As Peter begins his mission among the unusually receptive Oasans, it becomes increasingly clear that something is very strange about the alien world. Although the Oasans have a weird culture, it is the humans who seem to be the aliens, staying aloof sometimes and confrontational others. And those USIC workers who leave keep coming back to the planet, even though the outwardly despise it. But like many of the mysteries in The Book of Strange New Things, the nature of Oasis is never revealed. It is up for you to guess.
That covers much of the science fiction aspects of this book, but it is more about human connections and the source of human belief.
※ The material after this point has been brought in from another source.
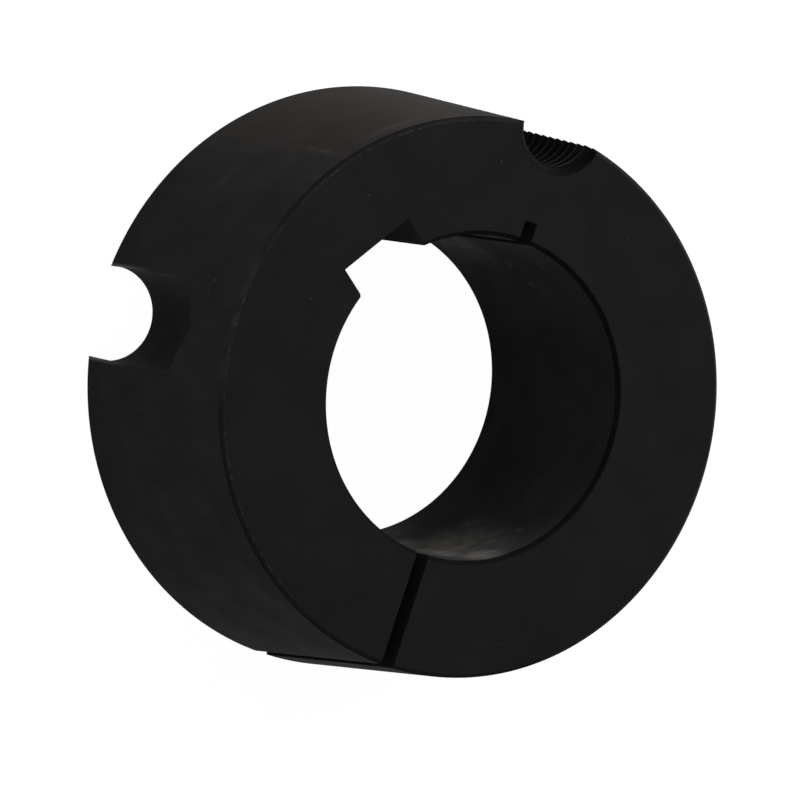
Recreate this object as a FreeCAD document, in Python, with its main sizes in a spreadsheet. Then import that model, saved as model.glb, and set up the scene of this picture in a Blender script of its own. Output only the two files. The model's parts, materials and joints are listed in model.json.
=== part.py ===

To go on the mission, Peter is forced to leave behind his wife, and soon after he leaves, the world starts falling apart. Natural disasters, economic problems, and societal breakdown plague the world, and England seems particularly hard hit. Peter’s wife’s faith starts faltering, but Peter is so engulfed in his Christian mission that he is unable to offer any real support to her problems.
This is the heartbreaking truth that anybody who has done a long distance relationship understands. Peter is a galaxy away from his wife, and can do nothing to help her at all physically. While being in a relationship with a person implies that you will carry their burdens as well as your own, Peter is completely unable to help his ailing wife. And emotional bonds are tested. The Book of Strange New Things does not beat around the bush. When you are not physically with a person it is nearly impossible to support a relationship. Sad as it may be, human relationships need proximity. They need the freedom to reach out and touch the skin of the person you love. They need long nights not saying a word and holding each other tight. Relationships need those moments where words loose there ability to communicate and touch is the only language that can be understood.
What Peter does not understand, and what makes him a flawed character, is that the relationship between two people must be strengthened by the human connection between each other. Even in Christian relationships, sometimes the promise of a loving God is not enough. You need your significant other. To comfort his wife, Peter falls back on what he knows how to do: preach the good word. And ultimately his inability to connect with people outside of the structure and expectations of Christian faith is his undoing.
As The Book of Strange New Things investigates the advantages and disadvantages of Christian faith, Faber does not allow himself to fall into religious pessimism, but also is not afraid to show the downside of Peter’s inexplicably strong faith. In the end, Christian living much reach a compromise. A knowledge of the Bible and a faith in deity must be coupled with the love and compassion and humanism to connect with another human being in a way outside of religiosity. For a Christian to forge the necessary relationships required to show Christ-like love, he or she must first be able to connect with people at a base level, a level that transcends boundaries of faith and politics. They must connect as living beings first. Otherwise personal relationships are founded on sand.
With all the discussion of Christianity, Faber also looks at what makes humankind unique. Taking a page from Star Trek, Faber allows humankind to be viewed through the lens of the alien Oasans, a culture completely dissimilar than ours. From Peter interacting with these aliens and teaching them about human Christian religion, The Book of Strange New Things looks at what makes us special, and what our future holds.
Now I do not want to get into spoilers too much, because I want you to read this book, so I am not going to describe more plot details.
What makes this book so worth it is that it never provides concrete answers. There is always a mystery lurking underneath the surface, something insidious or glorious, depending on how you read the book. Plot questions are left unanswered, and the big philosophical questions are left up to the reader to sort out. For a book that starts out as an awkward missionary story, The Book of Strange New Things becomes a fascinating glimpse of what it means to be human, and tells a thrilling, unsettling story while doing it.